The radio is in such fine condition I wonder who originally owned it. Must have been someone fairly well-to-do. This radio couldn't have been that cheap back then. It's heavy as hell!! But it's cool to own an 85-year-old radio and even cooler if I can get it working. Strange but the speaker housing is metal while the radio housing is oak. This was the days when radios were actually considered furniture. That ended in the 50s with the advent of transistorized units. Texas Instruments made the first--the TR-1--around '52 or so, I think. Then Sony (formerly called TTK) really broke it open with a far superior and even smaller model called the TR-63, which changed the world and turned Sony into a powerhouse.

But I'm in love with old radio, the Golden Age of Radio. I go to sleep every night with my laptop/tablet playing old radio shows. It's amazing how many actors and what not started in radio. Michael Conrad playing Matt Dillon in "Gunsmoke." Raymond Burr in "Fort Laramie". Gale Gordon in "Grandby's Green Acres" (from 1950 and the forerunner of the TV series). "Dragnet" with Jack Webb. And when they read off the casts of characters, you never know whose name you hear--Ross Martin, Bob Crane. Sometimes they don't read off a name but you know the voice--Frank Cady was in one (that's Mr. Drucker), no mistaking that voice, but he wasn't named in the end. Another guy whose name constantly pops up is Vic Perrin who can do just about voice imaginable. He became famous as the "control voice" on the Outer Limits TV series but did a lot of voices on "Star Trek" and shows like that.

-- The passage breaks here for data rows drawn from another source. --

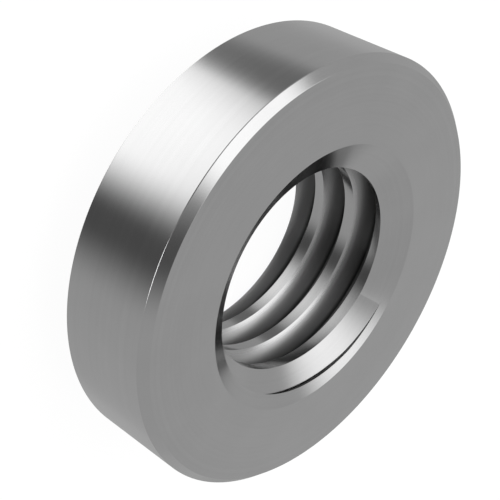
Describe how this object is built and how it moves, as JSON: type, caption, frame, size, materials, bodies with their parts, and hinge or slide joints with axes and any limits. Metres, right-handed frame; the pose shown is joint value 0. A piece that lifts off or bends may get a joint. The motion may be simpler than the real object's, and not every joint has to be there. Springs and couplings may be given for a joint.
{
  "type": "self clinching nut",
  "caption": "Round press-in nut with a threaded through hole, a serrated ring, an undercut and a short shank, pressed into a hole in sheet metal to hold a machine screw.",
  "frame": {"origin": "centre of the shank's end face, which the nut stands on", "axes": "+Z along the thread's axis, from the shank's end to the plain chamfered face of the body"},
  "size_m": [0.0088, 0.0086, 0.003],
  "materials": {
    "turned_steel": "bright turned steel"
  },
  "bodies": {
    "root": {"clinch_nut": "turned_steel"}
  },
  "joints": []
}
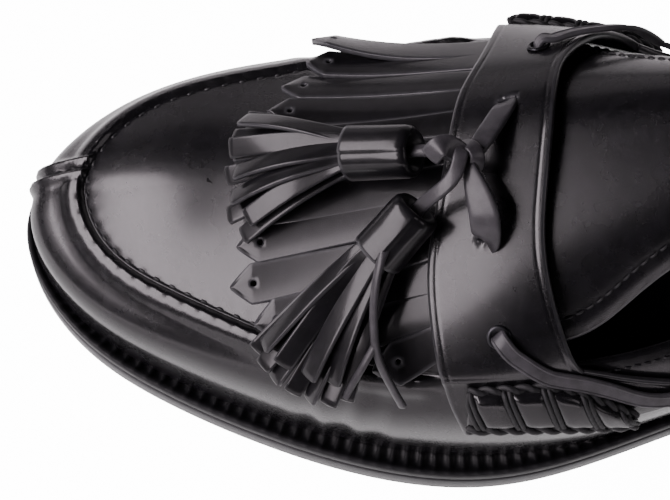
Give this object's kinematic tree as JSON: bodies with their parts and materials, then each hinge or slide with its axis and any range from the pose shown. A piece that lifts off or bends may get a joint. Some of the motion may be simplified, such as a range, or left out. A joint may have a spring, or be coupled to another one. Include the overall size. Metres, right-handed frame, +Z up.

And Orson Welles was the king of radio with his voice. I have the uncut "War of the Worlds" broadcast and it's no wonder it scared the shit out of people. I also have the radio play "20th Century" with Welles who is truly hilarious on that one. If you don't think Welles couldn't do comedy, you haven't heard "20th Century." Even stranger, the music of the Mercury Theater broadcasts were usually written by Bernard Herrmann who went onto write the Twilight Zone music and many of Hitchcock's movie scores from the 50s and 60s.

I can fall asleep listening to broadcasts of the attack on Pearl Harbor or the experimental broadcasts of live music in the 20s. I like the horror and suspense shows as "Black Mass" and "The CBS Radio Mystery Theater" (hosted by E.G. Marshall).

That is the one thing lacking from satellite radio--radio shows. Or maybe there is such a channel and I'm unaware of it.